LIVERPOOL, ENGLAND - Saturday, February 20, 2021: Liverpool's Roberto Firmino (L) and Ozan Kabak before the FA Premier League match between Liverpool FC and Everton FC, the 238th Merseyside Derby, at Anfield. (Pic by David Rawcliffe/Propaganda)

I’ve floated the concept before that Klopp can burn his players out, but that is where footballing evolution comes in.

Klopp demands more of his players than most, which means some will shine brighter for shorter.

In his Dortmund days, Nuri Sahin was probably one of the best examples of this. A player that Klopp sold to Real Madrid after subtracting the best form of his career then using the transfer fee obtained to sign both Ilkay Gundogan and Ivan Perisic with some change to spare.

In turn, Perisic withstood the demands for a season and a half before heading to the less demanding environment of VfL Wolfsburg.

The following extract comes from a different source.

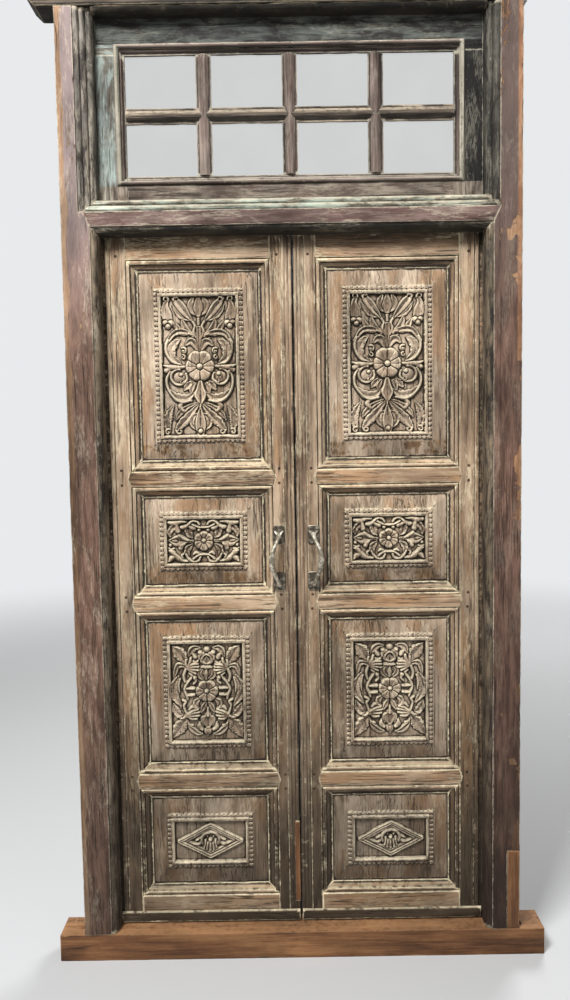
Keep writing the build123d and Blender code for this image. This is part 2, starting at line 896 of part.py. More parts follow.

It is the levels of these demands that likely explain why Naby Keita forever takes one step forward, one to the side and one backwards whenever he is fit enough to wear a Liverpool shirt; it is these demands that likely explain why Takumi Minamino is out on loan at Southampton and Xherdan Shaqiri has never got a prolonged run in the team.

LONDON, ENGLAND - Thursday, January 28, 2021: Liverpool's Sadio Mané (R) celebrates with team-mates after scoring the third goal during the FA Premier League match between Tottenham Hotspur FC and Liverpool FC at the Tottenham Hotspur Stadium. (Pic by Propaganda)

Klopp sees more than we do, and the summer ahead might just see some of the highest-profile departures imaginable in order to fund the type of evolution that will see Liverpool propel themselves forward yet again.

Through all this, painful as they’ve been, these last two testing months have been no more than shadow puppetry, set within the season of shadow puppetry to end all seasons of shadow puppetry.

With Klopp’s brand of football, you must accept the extremes, both the positive and negative ones. Rest assured though, the bad times will only serve to make the good times of the highest quality.